DATASET RECORDS =
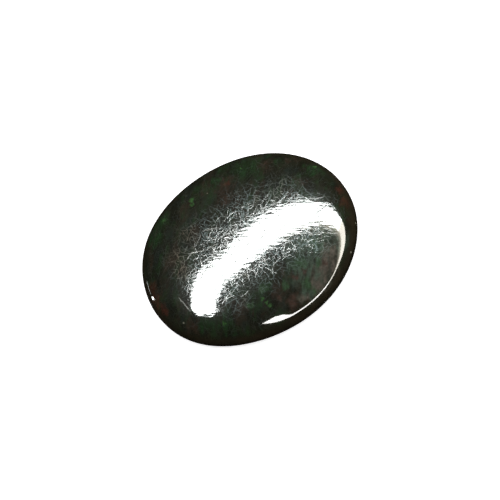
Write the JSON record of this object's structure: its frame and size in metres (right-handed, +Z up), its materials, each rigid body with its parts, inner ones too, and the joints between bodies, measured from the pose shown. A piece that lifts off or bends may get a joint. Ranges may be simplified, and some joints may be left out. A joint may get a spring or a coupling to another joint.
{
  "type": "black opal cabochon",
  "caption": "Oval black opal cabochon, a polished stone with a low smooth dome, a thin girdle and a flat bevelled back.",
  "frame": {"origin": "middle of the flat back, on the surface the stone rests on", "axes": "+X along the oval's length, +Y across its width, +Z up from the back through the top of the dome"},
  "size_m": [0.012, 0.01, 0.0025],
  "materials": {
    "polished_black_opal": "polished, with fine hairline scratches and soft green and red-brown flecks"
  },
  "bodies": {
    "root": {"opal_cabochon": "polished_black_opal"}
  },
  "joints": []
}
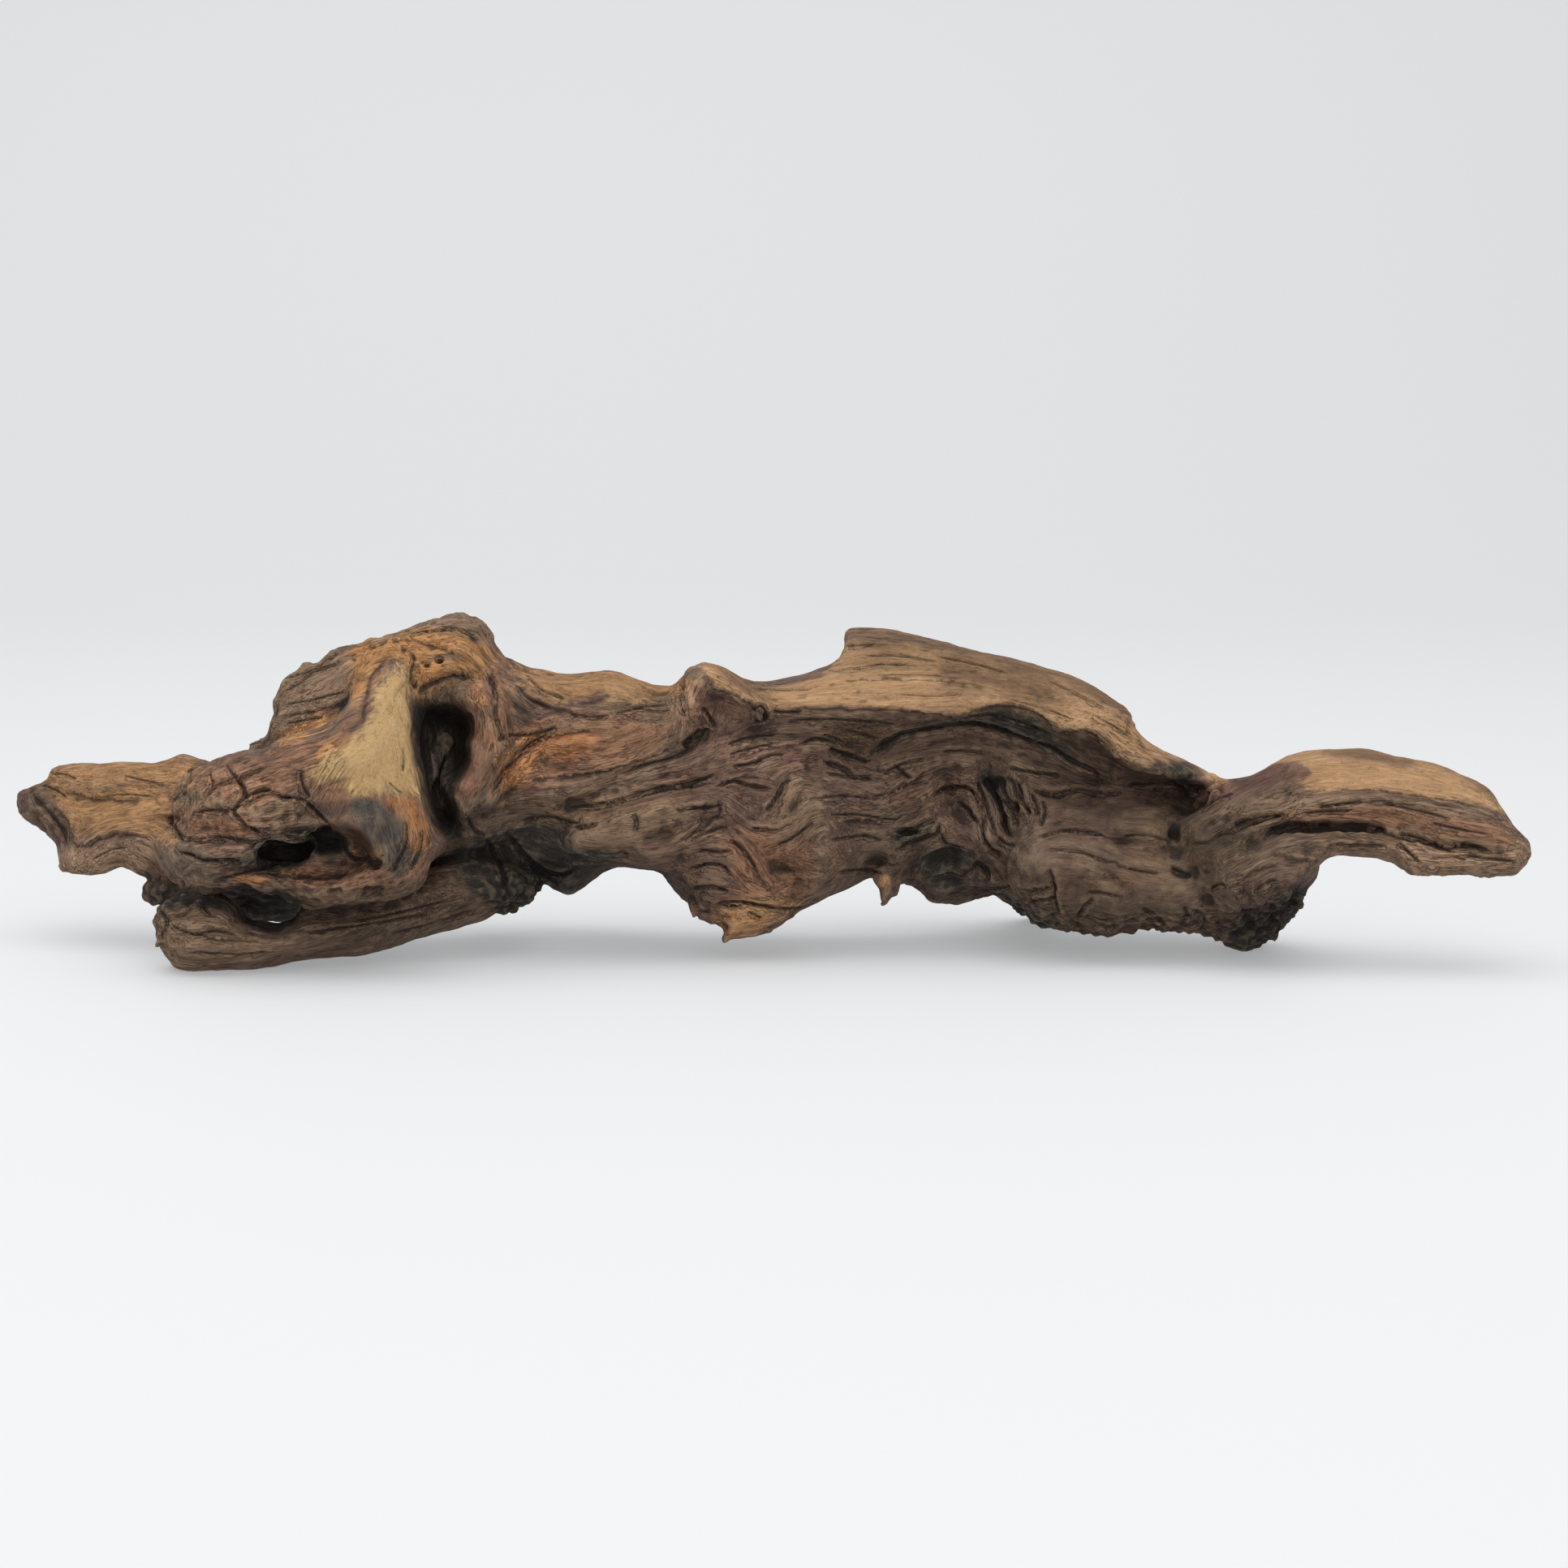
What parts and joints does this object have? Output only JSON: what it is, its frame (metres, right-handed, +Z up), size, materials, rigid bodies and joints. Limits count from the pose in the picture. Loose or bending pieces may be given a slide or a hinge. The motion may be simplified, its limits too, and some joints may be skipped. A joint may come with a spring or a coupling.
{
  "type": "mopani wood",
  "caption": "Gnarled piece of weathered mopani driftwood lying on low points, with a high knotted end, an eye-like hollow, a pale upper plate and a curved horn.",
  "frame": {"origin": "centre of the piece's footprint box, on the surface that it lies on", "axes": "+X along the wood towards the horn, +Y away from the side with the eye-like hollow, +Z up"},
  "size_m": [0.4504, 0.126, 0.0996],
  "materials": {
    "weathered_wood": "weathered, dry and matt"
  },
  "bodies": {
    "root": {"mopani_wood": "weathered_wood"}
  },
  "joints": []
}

DIRECTIVE = Every entry must be output again, exactly as written above.

RESPONSE TO THE TASK =
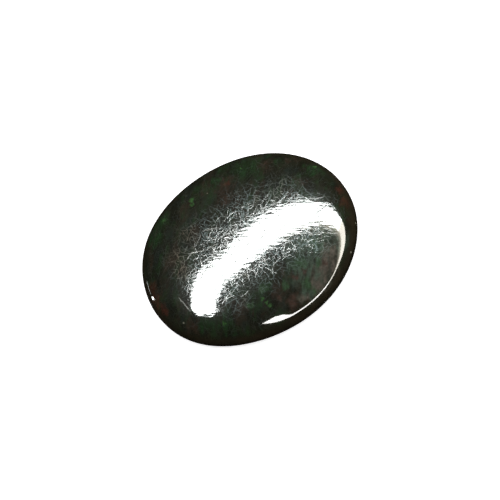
Write the JSON record of this object's structure: its frame and size in metres (right-handed, +Z up), its materials, each rigid body with its parts, inner ones too, and the joints between bodies, measured from the pose shown. A piece that lifts off or bends may get a joint. Ranges may be simplified, and some joints may be left out. A joint may get a spring or a coupling to another joint.
{
  "type": "black opal cabochon",
  "caption": "Oval black opal cabochon, a polished stone with a low smooth dome, a thin girdle and a flat bevelled back.",
  "frame": {"origin": "middle of the flat back, on the surface the stone rests on", "axes": "+X along the oval's length, +Y across its width, +Z up from the back through the top of the dome"},
  "size_m": [0.012, 0.01, 0.0025],
  "materials": {
    "polished_black_opal": "polished, with fine hairline scratches and soft green and red-brown flecks"
  },
  "bodies": {
    "root": {"opal_cabochon": "polished_black_opal"}
  },
  "joints": []
}
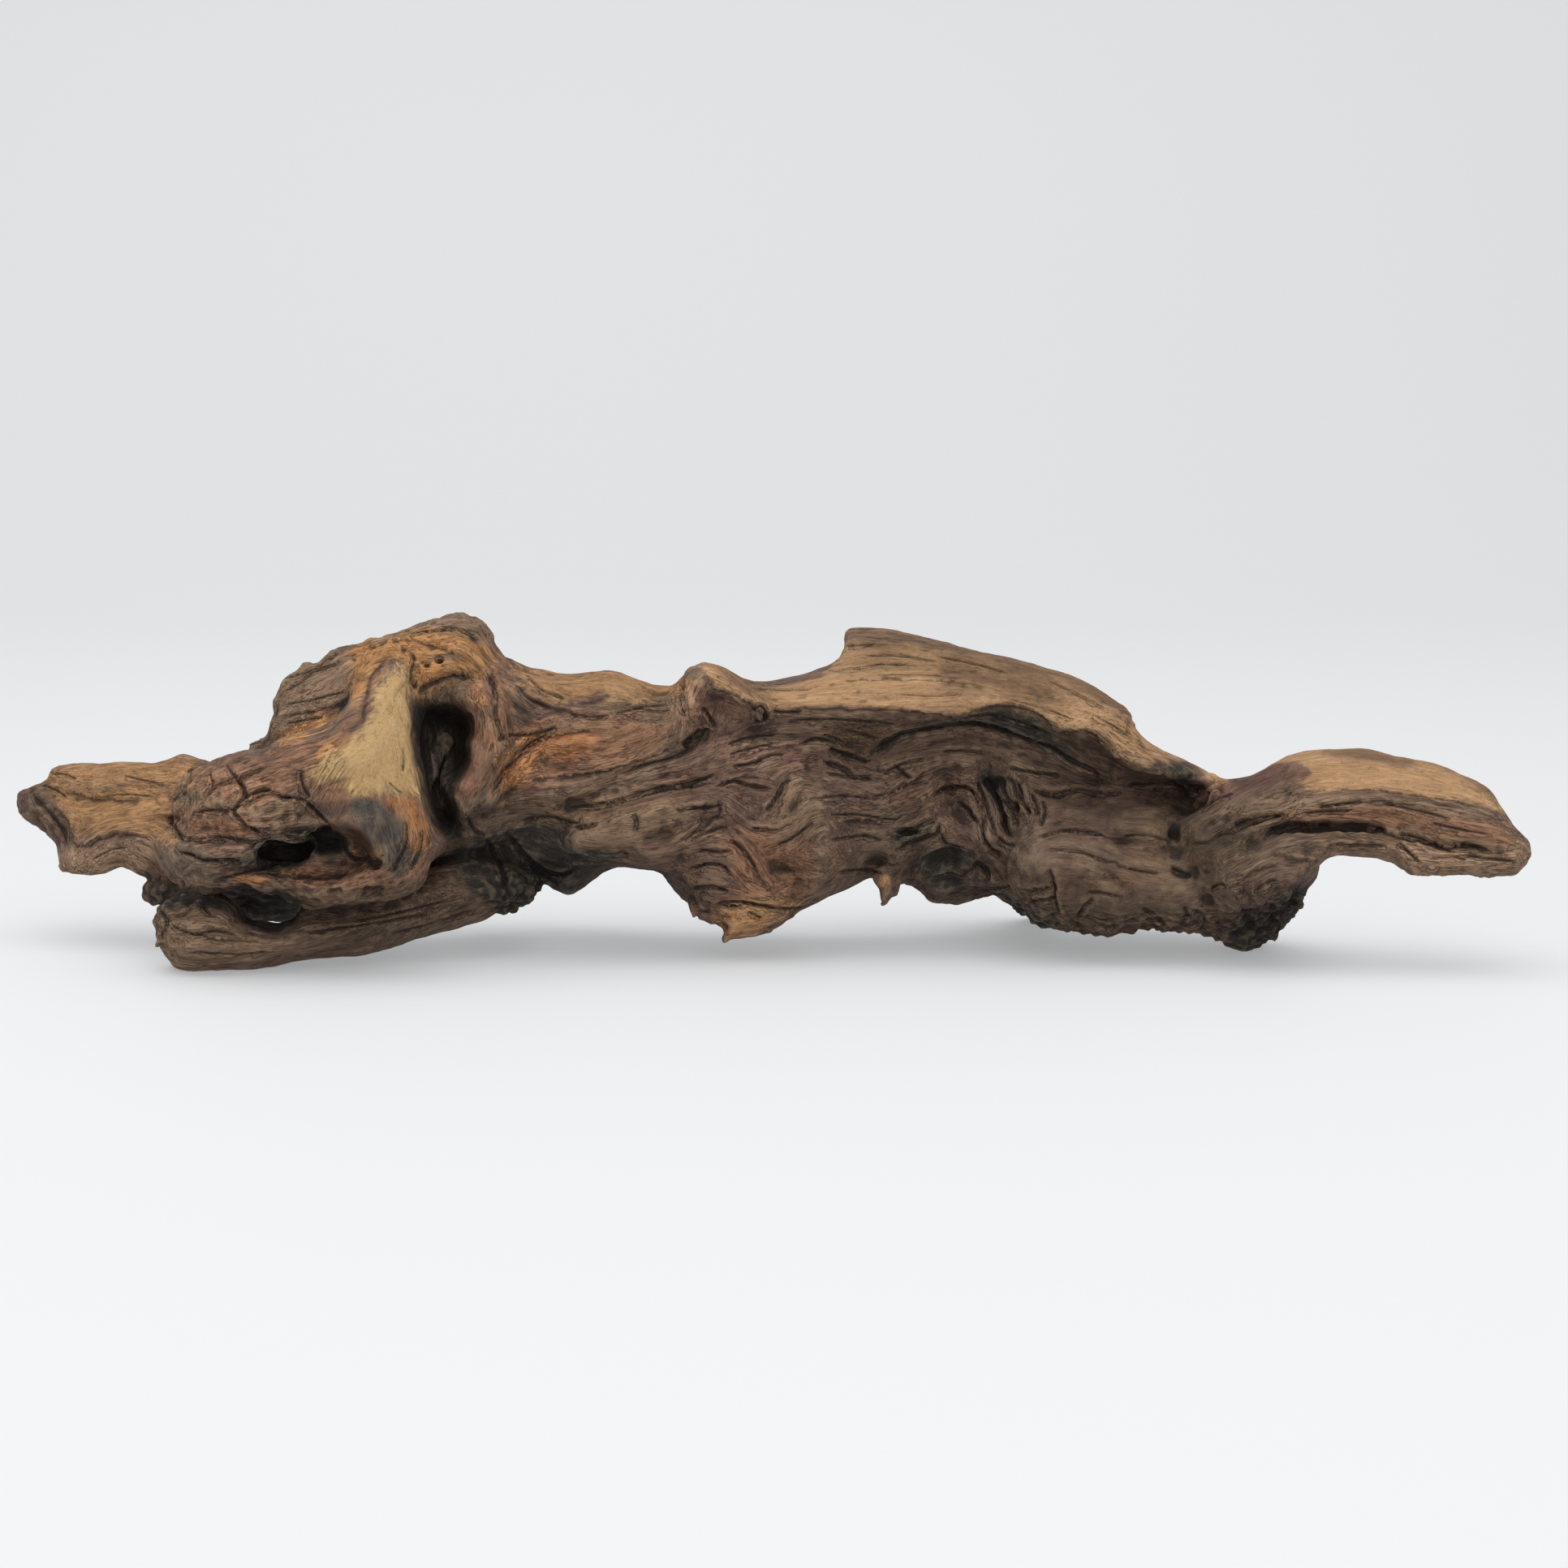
What parts and joints does this object have? Output only JSON: what it is, its frame (metres, right-handed, +Z up), size, materials, rigid bodies and joints. Limits count from the pose in the picture. Loose or bending pieces may be given a slide or a hinge. The motion may be simplified, its limits too, and some joints may be skipped. A joint may come with a spring or a coupling.
{
  "type": "mopani wood",
  "caption": "Gnarled piece of weathered mopani driftwood lying on low points, with a high knotted end, an eye-like hollow, a pale upper plate and a curved horn.",
  "frame": {"origin": "centre of the piece's footprint box, on the surface that it lies on", "axes": "+X along the wood towards the horn, +Y away from the side with the eye-like hollow, +Z up"},
  "size_m": [0.4504, 0.126, 0.0996],
  "materials": {
    "weathered_wood": "weathered, dry and matt"
  },
  "bodies": {
    "root": {"mopani_wood": "weathered_wood"}
  },
  "joints": []
}